After graduating from Drew, Velez spent a year working in the underwriting department of an insurance company. She then returned to school, attending Rutgers Law School.

==Career==

=== Early career ===
After graduating from law school, Velez began practicing law at Day Pitney. The focus of her practice was labor and employment law. Velez was unhappy in private practice and decided to move to government work after reading a newspaper profile of Bill Waldman, then the longest serving Commissioner of the Department of Human Services. Velez responded to the idea of working with people who needed help and began seeking out a job in the government. Velez's government job was working of the Chief Counsel's office during Republican Governor Christie Todd Whitman's time in office. Velez asked to be assigned to Human Services. She became Deputy Commissioner of the Department of Human Services in 2006.

===State Human Services Commissioner===
Governor Jon Corzine appointed Velez the State Human Services Commissioner in February 2007. She was confirmed and sworn in on June 21, 2007. As Commissioner, Velez was responsible for running the Department of Human Services, New Jersey's largest agency. The agency employed 15,000 people and had the largest budget of any individual state department. Following Chris Christie's election as governor in 2009, he reappointed Velez to the position of commissioner.

During her tenure, Velez worked constructively with state legislatures and social services professionals. Velez advocated for individuals with developmental disabilities to live in homes that allow them to be part of the community. Velez oversaw the Medicaid expansion in New Jersey under the Affordable Care Act, providing Medicaid coverage for an additional 300,000 people statewide. Velez helped the state of New Jersey secure a waiver for a Medicaid overhaul in the state in 2012.

The advocacy group Disability Rights New Jersey filed two major lawsuits filed against the state of New Jersey. The group accused the state of improperly segregating people with mental illnesses developmental disabilities. Velez was also criticized for the closing of two developmental centers and a psychiatric hospital which she oversaw. Critics of the closings, including disability advocates and family members of patients, argued the process was rushed and influenced by politics.
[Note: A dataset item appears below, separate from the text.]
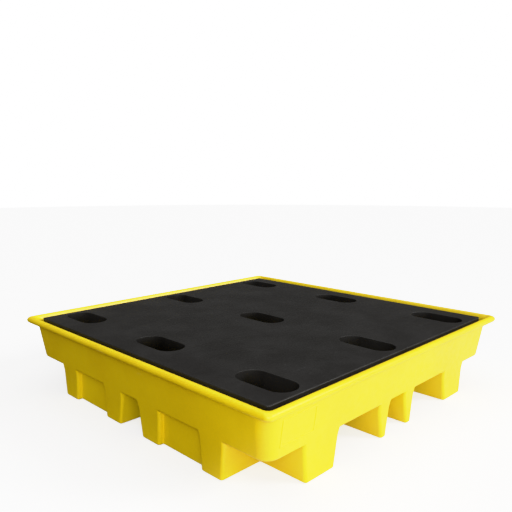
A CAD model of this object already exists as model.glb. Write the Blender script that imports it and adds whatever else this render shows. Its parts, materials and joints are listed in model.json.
"""Looks of a spill containment pallet: yellow moulded sump, black slotted deck, tube posts under the deck.

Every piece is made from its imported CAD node, in metres and in the same frame, and rides on that node's body.
"""

import json
import math

import bmesh
import bpy
from mathutils import Euler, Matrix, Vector

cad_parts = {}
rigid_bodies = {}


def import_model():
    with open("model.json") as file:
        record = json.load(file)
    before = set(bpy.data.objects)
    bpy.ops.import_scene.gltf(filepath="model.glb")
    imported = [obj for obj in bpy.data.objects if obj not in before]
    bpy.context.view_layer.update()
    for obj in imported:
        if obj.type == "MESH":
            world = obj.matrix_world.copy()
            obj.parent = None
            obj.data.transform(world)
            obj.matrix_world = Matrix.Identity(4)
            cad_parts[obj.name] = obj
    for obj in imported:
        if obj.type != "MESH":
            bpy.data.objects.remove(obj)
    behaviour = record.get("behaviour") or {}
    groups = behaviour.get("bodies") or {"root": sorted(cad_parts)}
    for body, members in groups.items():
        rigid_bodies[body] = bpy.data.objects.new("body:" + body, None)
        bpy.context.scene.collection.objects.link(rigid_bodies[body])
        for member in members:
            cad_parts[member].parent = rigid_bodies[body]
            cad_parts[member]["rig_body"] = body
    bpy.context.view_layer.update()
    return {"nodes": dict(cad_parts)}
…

In February 2015, Velez announced she would be leaving her post as Commissioner at the end of that month. Her eight-year tenure in the position was the longest in New Jersey history. Upon her resignation, Governor Christie praised Velez as "one of the smartest and most dedicated people" he knew in government and a "tremendous advocate in our efforts to deliver effective, cost-efficient, and high quality services to the most vulnerable New Jerseyans." Velez was succeeded in the position by her chief of staff, Elizabeth Connolly. Connolly was sworn in as Acting Commissioner on February 28, 2015.

===Return to private sector===
Upon leaving the position of Commissioner, Velez accepted a position as Senior Vice President for Strategy and Planning at Barnabas Health. She officially joined Barnabas Health on March 10, 2015. In January 2016 was promoted to Senior Vice President of Population and Behavioral Health Integration, Barnabas Health.

==Personal life==
Velez is married to Richard Fiore, a pharmaceutical industry marketing consultant. The couple has two children.